CONGRESS MUST APOLOGIZE FOR LASTING EVILS OF SLAVERY

        By Earl Ofari Hutchinson

     A couple of years ago, when Rep. Tony Hall (D-Ohio) asked
Congress to officially apologize for slavery, he was blasted from pillar
to
post. Irate whites called his resolution wasteful and racist. Many
blacks
ridiculed it as much too little and much too late.
     On Monday, Hall reintroduced the resolution, which has been
expanded. Hall wants Congress not only to apologize for slavery but to
set up a commission to examine slavery's legacy, fund education
programs to study slavery's effects and establish a national slavery
museum. Almost certainly he'll be hammered again with the argument
that it's unfair to blame today's whites for slavery, and that blacks
have
had a century and a half to shake off its horrors. This is a
wrong-headed
and fallacious argument.
     The U.S. government, businesses and majority whites, not just a
handful of Southern plantation owners, profited and benefited from
slavery. The U.S. government encoded slavery into the Constitution, and
protected and nourished it for a century.
     Traders, insurance companies, bankers, shippers and landowners
made billions off it. Their ill-gotten profits fueled America's
industrial
might.
     Meanwhile, white labor groups for decades after slavery ended
ensured that blacks were excluded from unions and the trades and
confined to the dirtiest, poorest-paying jobs. While many whites and
nonwhite immigrants did come to America after the Civil War, they were
not subjected to the decades of racial terror and legal segregation that

blacks were subjected to.
     Through the decades of slavery and Jim Crow segregation, African
Americans were transformed into the poster group for racial dysfunction.

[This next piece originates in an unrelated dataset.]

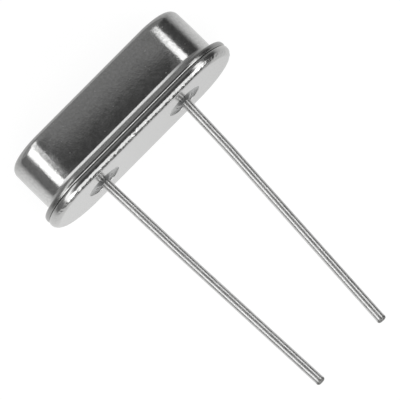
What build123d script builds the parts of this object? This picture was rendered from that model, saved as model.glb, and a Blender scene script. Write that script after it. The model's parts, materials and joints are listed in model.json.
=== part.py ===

The image of blacks as lazy, as prone to crime and violence, as
irresponsible and sexually predatory, has stoked white fears and
hostility
and has served as the standard rationale for lynchings, racial assaults,

hate crimes and police violence.
     The fact that some blacks today earn more and live better than
ever,
and that some have gotten boosts from welfare, social and education
programs, civil rights legislation or affirmative action programs, does
not
mean that America has shaken the hideous legacy of slavery.
     Recent polls by the National Conference for Community and Justice,
a Washington, D.C., public policy group, found that blacks are still
overwhelmingly the victims of racial discrimination. And the Leadership
Council on Civil Rights found that young blacks are far more likely than

whites to be imprisoned for similar crimes.
     Blacks continue to have the highest or near highest rates of
poverty
and infant mortality. They are more likely to be the victims of violence
or
suffer from HIV/AIDS than any other group in America. They are more
likely than nonwhites to live in segregated neighborhoods, be refused
business loans and attend decrepit, failed public schools.
     The beating of black motorist Rodney King in Los Angeles, the
shooting of Amadou Diallo and the torture of Abner Louima in New York
City and the routine racial profiling of young black males across the
nation are ample proof that blacks are still at grave risk from police
violence. Blame this on the legacy of slavery.
     There are ample precedents of state and federal governments issuing

apologies and payments for past wrongs committed against African
Americans. In 1997, the U.S. government issued a presidential apology
and admitted it was legally liable to pay $10 million to the black
survivors
and family members of the 20-year-long syphilis experiment begun in the
1930s by the U.S. Public Health Service.
     In 1994, the Florida state legislature agreed to make payments to
the
survivors and relatives of those who lost their lives and property when
a
white mob destroyed the all-black town of Rosewood in 1923. In
Oklahoma, state legislators are considering reparations payments to the
survivors of the Tulsa massacre of 1921. And in May, the Chicago City
Council, with the blessing of Mayor Richard M. Daley, backed a
congressional bill by Rep. John Conyers (D-Mich.) to bankroll a
commission to study the feasibility of paying reparations for slavery.
     The brutal truth is that the hinge of America's continuing racial
divide
is its brutal mistreatment of blacks. This can be directly traced to the

monstrous legacy of slavery. That's why Hall is legally and morally
right
to demand that Congress apologize for that mistreatment. And Congress
should do the right thing and issue that apology.